::: Collected data :::

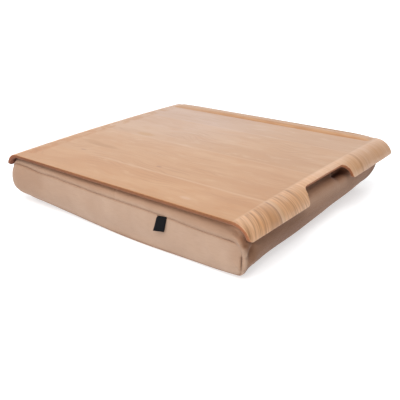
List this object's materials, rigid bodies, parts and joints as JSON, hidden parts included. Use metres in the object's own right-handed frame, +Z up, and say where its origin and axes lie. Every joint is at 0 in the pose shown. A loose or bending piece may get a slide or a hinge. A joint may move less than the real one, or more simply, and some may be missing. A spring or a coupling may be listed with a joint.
{
  "type": "lap tray with cushion",
  "caption": "Lap tray: a moulded plywood board with rolled-down ends, handle notches and a rear ledge, held by hook and loop tape on a zipped, bead-filled cushion.",
  "frame": {"origin": "on the surface that the cushion rests on, under the middle of the tray", "axes": "+X along the tray's long side, +Y from the front edge with the tag to the rear edge with the ledge, +Z up"},
  "size_m": [0.46, 0.38, 0.081],
  "materials": {
    "wood_face": "satin lacquered face veneer, grain along X",
    "wood_crossband": "oiled ply, grain across the board",
    "wood_core": "oiled ply, grain along the board",
    "wood_back": "sealed back veneer, grain along X",
    "wood_ledge": "satin lacquered solid wood, grain along X",
    "hook_tape": "woven nylon hook tape",
    "loop_tape": "brushed nylon loop tape",
    "cover_canvas": "plain woven cotton canvas",
    "tag_ribbon": "black woven ribbon, bare",
    "bag_cotton": "plain cotton inner bag",
    "bead_foam": "loose expanded beads",
    "zip_tape": "woven zip tape",
    "zip_coil": "nylon coil",
    "zip_metal": "lacquered zinc"
  },
  "bodies": {
    "cushion": {"cushion_loop_tape_front": "loop_tape", "cushion_loop_tape_rear": "loop_tape", "cover_wrap_band": "cover_canvas", "cover_front_panel": "cover_canvas", "cover_rear_panel_upper": "cover_canvas", "cover_rear_panel_lower": "cover_canvas", "cover_bottom_panel": "cover_canvas", "seam_tag": "tag_ribbon", "inner_bag": "bag_cotton", "bead_filling": "bead_foam", "zip_tape_upper": "zip_tape", "zip_tape_lower": "zip_tape", "zip_coil_upper": "zip_coil", "zip_coil_lower": "zip_coil", "zip_top_stops": "zip_metal", "zip_bottom_stop": "zip_metal"},
    "tray": {"tray_face_veneer": "wood_face", "tray_upper_crossband": "wood_crossband", "tray_core_ply": "wood_core", "tray_lower_crossband": "wood_crossband", "tray_back_veneer": "wood_back", "tray_rear_ledge": "wood_ledge", "tray_hook_tape_front": "hook_tape", "tray_hook_tape_rear": "hook_tape"},
    "slider": {"zip_slider": "zip_metal"},
    "pull": {"zip_pull": "zip_metal"}
  },
  "joints": [
    {"name": "tray_lift", "type": "slide", "parent": "cushion", "child": "tray", "axis": [0, 0, 1], "range_m": [0, 0.08]},
    {"name": "zip_run", "type": "slide", "parent": "cushion", "child": "slider", "axis": [-1, 0, 0], "range_m": [0, 0.35]},
    {"name": "pull_swing", "type": "hinge", "parent": "slider", "child": "pull", "pos_m": [0.177, 0.1865, 0.034], "axis": [0, 0, 1], "range_deg": [-180, 0]}
  ]
}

:::

Restate every line of the data word for word.

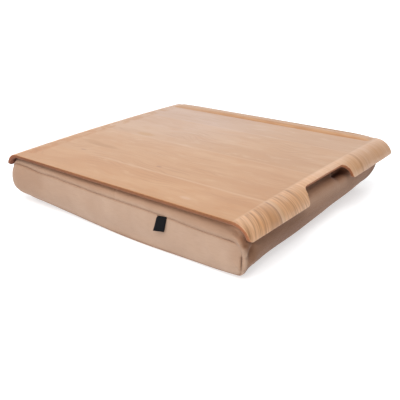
List this object's materials, rigid bodies, parts and joints as JSON, hidden parts included. Use metres in the object's own right-handed frame, +Z up, and say where its origin and axes lie. Every joint is at 0 in the pose shown. A loose or bending piece may get a slide or a hinge. A joint may move less than the real one, or more simply, and some may be missing. A spring or a coupling may be listed with a joint.
{
  "type": "lap tray with cushion",
  "caption": "Lap tray: a moulded plywood board with rolled-down ends, handle notches and a rear ledge, held by hook and loop tape on a zipped, bead-filled cushion.",
  "frame": {"origin": "on the surface that the cushion rests on, under the middle of the tray", "axes": "+X along the tray's long side, +Y from the front edge with the tag to the rear edge with the ledge, +Z up"},
  "size_m": [0.46, 0.38, 0.081],
  "materials": {
    "wood_face": "satin lacquered face veneer, grain along X",
    "wood_crossband": "oiled ply, grain across the board",
    "wood_core": "oiled ply, grain along the board",
    "wood_back": "sealed back veneer, grain along X",
    "wood_ledge": "satin lacquered solid wood, grain along X",
    "hook_tape": "woven nylon hook tape",
    "loop_tape": "brushed nylon loop tape",
    "cover_canvas": "plain woven cotton canvas",
    "tag_ribbon": "black woven ribbon, bare",
    "bag_cotton": "plain cotton inner bag",
    "bead_foam": "loose expanded beads",
    "zip_tape": "woven zip tape",
    "zip_coil": "nylon coil",
    "zip_metal": "lacquered zinc"
  },
  "bodies": {
    "cushion": {"cushion_loop_tape_front": "loop_tape", "cushion_loop_tape_rear": "loop_tape", "cover_wrap_band": "cover_canvas", "cover_front_panel": "cover_canvas", "cover_rear_panel_upper": "cover_canvas", "cover_rear_panel_lower": "cover_canvas", "cover_bottom_panel": "cover_canvas", "seam_tag": "tag_ribbon", "inner_bag": "bag_cotton", "bead_filling": "bead_foam", "zip_tape_upper": "zip_tape", "zip_tape_lower": "zip_tape", "zip_coil_upper": "zip_coil", "zip_coil_lower": "zip_coil", "zip_top_stops": "zip_metal", "zip_bottom_stop": "zip_metal"},
    "tray": {"tray_face_veneer": "wood_face", "tray_upper_crossband": "wood_crossband", "tray_core_ply": "wood_core", "tray_lower_crossband": "wood_crossband", "tray_back_veneer": "wood_back", "tray_rear_ledge": "wood_ledge", "tray_hook_tape_front": "hook_tape", "tray_hook_tape_rear": "hook_tape"},
    "slider": {"zip_slider": "zip_metal"},
    "pull": {"zip_pull": "zip_metal"}
  },
  "joints": [
    {"name": "tray_lift", "type": "slide", "parent": "cushion", "child": "tray", "axis": [0, 0, 1], "range_m": [0, 0.08]},
    {"name": "zip_run", "type": "slide", "parent": "cushion", "child": "slider", "axis": [-1, 0, 0], "range_m": [0, 0.35]},
    {"name": "pull_swing", "type": "hinge", "parent": "slider", "child": "pull", "pos_m": [0.177, 0.1865, 0.034], "axis": [0, 0, 1], "range_deg": [-180, 0]}
  ]
}